Thanks for the reply, but I didn´t see your rule in the link - maybe you are referring to this one? http://gmatclub.com/forum/remainders-tips-and-hints-175000.html?fl=similar
If that´s the case, can I ALWAYS assume that when dealing with Remainder questions the quotient and remainer will never be negative?

Point 1 from the link that I posted mentions:

DIVISIBILITY1. Every GMAT divisibility question will tell you in advance that any unknowns represent positive integers (ALL GMAT divisibility questions are limited to positive integers only).
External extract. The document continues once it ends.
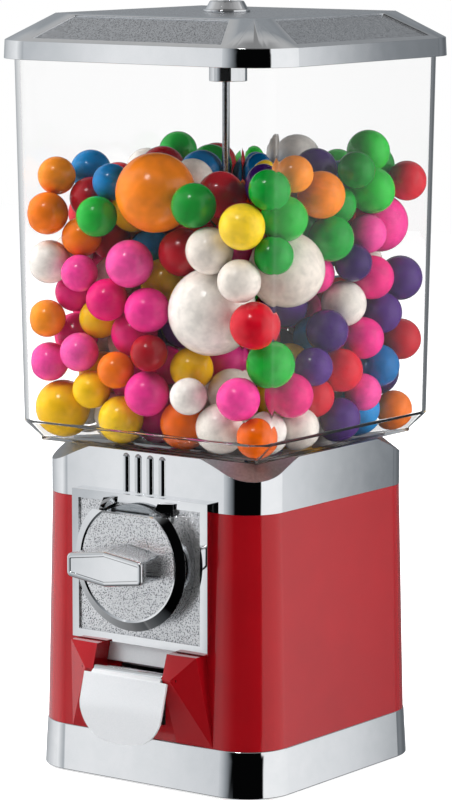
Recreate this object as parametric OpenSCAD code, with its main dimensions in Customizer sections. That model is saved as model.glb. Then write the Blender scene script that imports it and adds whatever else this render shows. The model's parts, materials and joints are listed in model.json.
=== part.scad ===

Your link as well talks about the same thing:

"DEFINITION
If x and y are positive integers, there exist unique integers q and r, called the quotient and remainder, respectively, such that y=divisor∗quotient+remainder=xq+r and 0≤r<x."

Yes, for GMAT quant, whenever you talk about divisbility and remainders, the divisors, quotient and remainders will be positive integers.

There is a small thing to remember if you encounter a question with a 'negative remainder'. The negative remainder can actually be modified to become a 'true remainder' as shown below;

If you say : You are given a number of the form: Q = 12P - 3 ----> Q = 12P + (-6+3) ----> Q = 12P -6 + 3 ----> Q = 6 (2P-1) + 3. Thus this shows that although you were given a 'negative' remainder, you were still able to convert the negative form to an actual positive remainder. Above, I have shown that the remainder will be 3 when Q is divided by 6 and not -3 when divided by 12.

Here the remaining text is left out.